I have another question here. In the B0 revision of our Cygnus chip, the
ASIC team added a feature to allow individual pins to be muxed to GPIO.
The pinmux controller can still only do group-based muxing in general,
but at the same time, you can override most (but not all) individual
pins to GPIO.

I believe this HW design actually forces us to mix use "groups" and
"pins" in DT.

For example, assuming we mux pins 1 - 10 as MMC (one cmd line, one clk
line, and 8 data lines). One might make the decision that he only needs
4 data lines instead of 8 data lines, and he wants to free up the 4 data
lines and uses as GPIO. Based on this example, is the following DT
configuration valid?

sd_node {
    function = "sd";
    groups = "sd_grps";
};

gpio_node {
    function = "gpio";
    pins = "gpio_7", "gpio_8", "gpio_9", "gpio_10"; /* assuming 1:1
mapping between gpio and pin number to make this example simple */
};

Thanks,

Ray
I dig into the pinctrl framework code a bit more and found that I can
use pinctrl_request_gpio from the GPIO driver and implement
gpio_request_enable in the pinctrl driver.

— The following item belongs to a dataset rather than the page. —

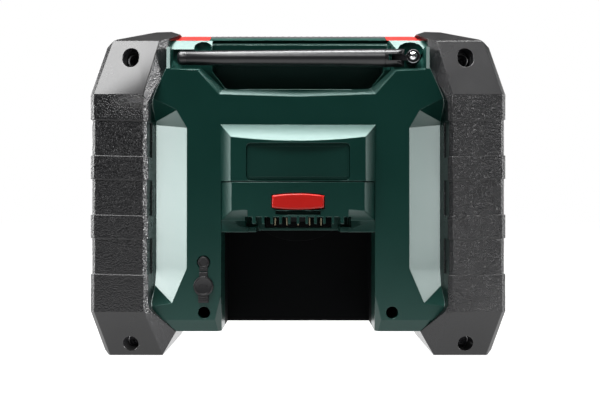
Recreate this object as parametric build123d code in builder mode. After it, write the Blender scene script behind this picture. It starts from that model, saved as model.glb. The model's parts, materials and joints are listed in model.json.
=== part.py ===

The only problem I see now is that these APIs seem to expect the use of
global GPIO numbers? And all pinctrl drivers I checked seem to be hard
coding the GPIO to pin mapping when declaring the struct
pinctrl_gpio_range array. How would this work in a system like ours that
have 3 GPIO controllers and was required to use a dynamic GPIO number
(i.e., we use gpio->base = -1, so it derives the base from
CONFIG_ARCH_NR_GPIO and goes backwards)?

I guess I can do some runtime calculation in my pinctrl driver to figure
out the GPIO->pin mapping based on CONFIG_ARCH_NR_GPIO, but this is
assuming that we always fix the order of the device nodes of the 3 GPIO
controllers.

I hope I'm not missing something here?